Но разыскивать не приходится. Не успел он собрать парашют, как увидел бегущих к нему людей. Это были ковпаковцы. Они заметили прилетевший самолет, видели, как он сбросил трех парашютистов, и поспешили на помощь.
Без расспросов ковпаковцы посадили десантников в сани и быстро доставили их в деревню, к самому «Деду».
Сидор Артемьевич, несмотря на поздний час, бодрствовал. В накинутой на плечи длинной мадьярской шинели мерил неторопливыми шагами большую, хорошо освещенную горницу.
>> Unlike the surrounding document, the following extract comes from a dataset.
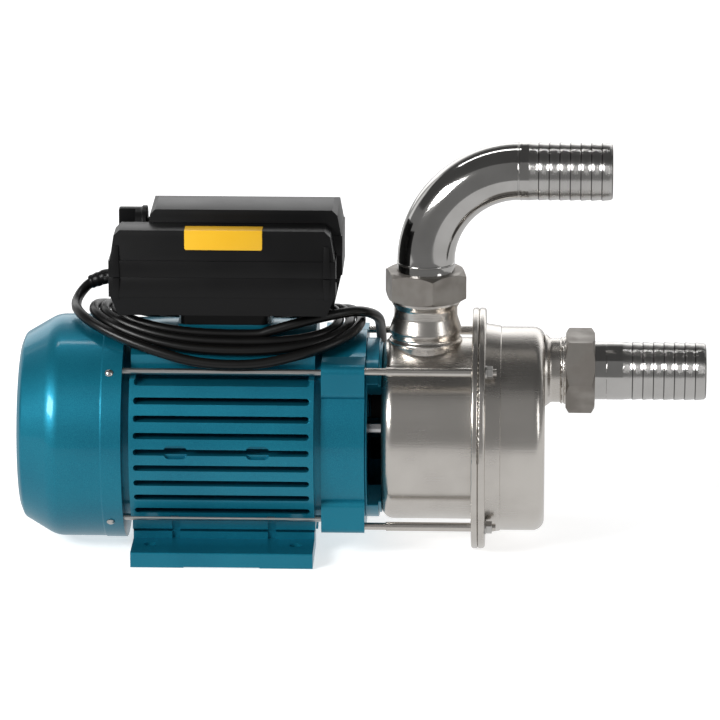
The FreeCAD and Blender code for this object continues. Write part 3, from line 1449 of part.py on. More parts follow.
motor_frame()
foot("front_foot", -1)
foot("rear_foot", 1)
foot_screws()
rear_shield()
front_shield()
pump_bracket()
motor_rods()
bearing("rear", -size("bearing_x") - size("rear_bearing_width"), size("rear_bearing_bore"),
        size("rear_bearing_outer"), size("rear_bearing_width"))
bearing("front", size("bearing_x"), size("front_bearing_bore"), size("front_bearing_outer"),
        size("front_bearing_width"))
shaft()
stator_and_rotor()
cooling_fan()
fan_cowl()
cowl_screws()
casing_body()
front_cover()
pump_clamp()
cover_ring()
shaft_seal()
impeller()
diffuser()
union_nut("inlet_union_nut", inlet_nut_x, 5.6, False)
union_nut("outlet_union_nut", size("outlet_neck_height"), 10, True)
gasket("inlet_gasket", inlet_nut_x, False)
gasket("outlet_gasket", size("outlet_neck_height"), True)
inlet_pipe()
outlet_pipe()
electrical_boxes()
inner_electrics()
rotary_knob()
cable_gland()
rating_label()
supply_cord()

doc.recompute()
faults = [item.Name for item in doc.Objects if {"Invalid", "Error"} & set(item.State)]
pieces = [item for item in doc.Objects
          if item.TypeId == "PartDesign::Body" or item.TypeId == "Part::Feature"]
for piece in pieces:
    if piece.Shape.isNull() or not piece.Shape.isValid():
        faults.append(piece.Label)
if faults:
    raise SystemExit("not built: " + ", ".join(faults))
os.makedirs("parts", exist_ok=True)
for piece in pieces:
    piece.Shape.exportStep("parts/%s.step" % piece.Label)
print(len(pieces), "pieces written")
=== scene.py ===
"""The look of the electric transfer pump, in metres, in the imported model's own frame."""

import json
import math

import bpy
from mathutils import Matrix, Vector


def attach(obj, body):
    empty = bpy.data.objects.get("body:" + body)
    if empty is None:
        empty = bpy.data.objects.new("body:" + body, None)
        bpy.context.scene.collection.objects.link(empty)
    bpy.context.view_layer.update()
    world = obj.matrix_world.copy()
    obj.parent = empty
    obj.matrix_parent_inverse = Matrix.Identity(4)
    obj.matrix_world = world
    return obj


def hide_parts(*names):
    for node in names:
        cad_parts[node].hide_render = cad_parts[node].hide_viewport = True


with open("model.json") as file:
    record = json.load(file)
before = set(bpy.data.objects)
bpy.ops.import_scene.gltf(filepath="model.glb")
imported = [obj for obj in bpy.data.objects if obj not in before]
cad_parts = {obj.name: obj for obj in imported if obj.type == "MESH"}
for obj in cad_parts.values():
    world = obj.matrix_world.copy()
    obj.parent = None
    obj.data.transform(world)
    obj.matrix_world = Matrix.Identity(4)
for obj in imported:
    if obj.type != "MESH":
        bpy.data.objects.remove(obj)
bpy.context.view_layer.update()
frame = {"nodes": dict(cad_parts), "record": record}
nodes = frame["nodes"]
SHAFT_Z = 0.080


# Camera, at the photograph's viewing angle

AIM = Vector((0.0924, 0.0, 0.128))
SIDE_TURN = math.radians(1.9)
RISE = math.radians(15.5)
DISTANCE = 3.8
back = Vector((math.sin(SIDE_TURN) * math.cos(RISE), -math.cos(SIDE_TURN) * math.cos(RISE),
               math.sin(RISE)))
camera = bpy.data.objects.new("studio_camera", bpy.data.cameras.new("studio_camera"))
bpy.context.scene.collection.objects.link(camera)
camera.location = AIM + back * DISTANCE
camera.rotation_euler = (-back).to_track_quat("-Z", "Y").to_euler()
camera.data.lens = 275
camera.data.sensor_width = 36
camera.data.clip_start = 0.1
camera.data.clip_end = 60
bpy.context.scene.camera = camera


# Hand tools

WELD_GAP = 0.000002


def alone(piece):
    """Only this object selected, and active."""
    bpy.ops.object.select_all(action="DESELECT")
    piece.select_set(True)
    bpy.context.view_layer.objects.active = piece
    return piece


def open_edit(piece, choice="DESELECT"):
    alone(piece)
    bpy.ops.object.mode_set(mode="EDIT")
    bpy.ops.mesh.select_all(action=choice)


def close_edit():
    bpy.ops.object.mode_set(mode="OBJECT")


def pick(piece, kind, test):
    """Select the faces that pass a test on centre and normal, or the edges on middle and direction."""
    bpy.ops.mesh.select_all(action="DESELECT")
    bpy.ops.mesh.select_mode(type=kind)
    bpy.ops.object.mode_set(mode="OBJECT")
    mesh = piece.data
    if kind == "FACE":
        for face in mesh.polygons:
            face.select = test(face.center, face.normal)
    else:
        for edge in mesh.edges:
            a, b = [mesh.vertices[i].co for i in edge.vertices]
            edge.select = test((a + b) / 2, (b - a).normalized())
    bpy.ops.object.mode_set(mode="EDIT")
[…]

Десантников он встретил сухо, даже холодно.
— Садиться надо было, а не сигать с неба, не портить шелковую материю, — недовольно пробурчал Ковпак, когда Андрей, как положено, доложил ему о прибытии и целях десантников.
Грабчак позднее узнал, почему «Дед» был так недоволен. В его отряде свирепствовала эпидемия тифа, болезнь скосила многих бойцов, многие нуждались в больничном режиме, и надо было немедленно вывозить их на Большую землю. Ковпак, когда получил сообщение о прилете самолета, обрадовался, рассчитывая, что с ним он эвакуирует часть больных.
Однако долгожданный самолет помахал крылышками, сбросил парашютистов — и будь здоров! Станешь после этого ласковым да приветливым!
— Коль прилетели, то располагайтесь. Через хвылыну-другую комиссар придет, тогда и побалакаем, — Сидор Артемьевич обильно перемешивал русские слова с украинскими, но Андрей его отлично понимал. До военной службы он несколько лет работал в Донбассе, на шахте, жил вместе с украинскими хлопцами и научился понимать украинский язык.
Комиссар не заставил себя ждать. Подтянутый, в хорошо выутюженной одежде, чисто выбритый, он производил приятное впечатление. От его облика веяло чем-то хорошо знакомым. Андрей сразу узнал в нем кадрового военного.
— Руднев, — назвался комиссар и приветливо улыбнулся в свои коротко подстриженные усы.
После того как Андрей представил ему десантников, Руднев нетерпеливо сказал:
— Перво-наперво о Москве. Рассказывайте. Кажется, целую вечность не был.
И Андрей почти до утра рассказывал все, что узнал и увидел за два месяца, пока жил вместе с десантниками в Чернышевских казармах: и о том, как выглядит Кремль, и здорово ли разрушила фашистская бомба здание ЦК, и что идет в Малом театре. А Руднев задавал ему все новые и новые вопросы: как одеваются москвичи, возвращаются ли в столицу учреждения и предприятия. Ну и самым подробнейшим образом комиссар выведал, о чем шла речь на инструктаже, который получил Андрей перед вылетом у К. Е. Ворошилова и А. С. Щербакова.
— Если я правильно понял, то смысл разговора сводился к трем мыслям: партизаны должны бить фашистов, но не воевать. Если немец захочет нас уничтожить, то он постарается заставить воевать.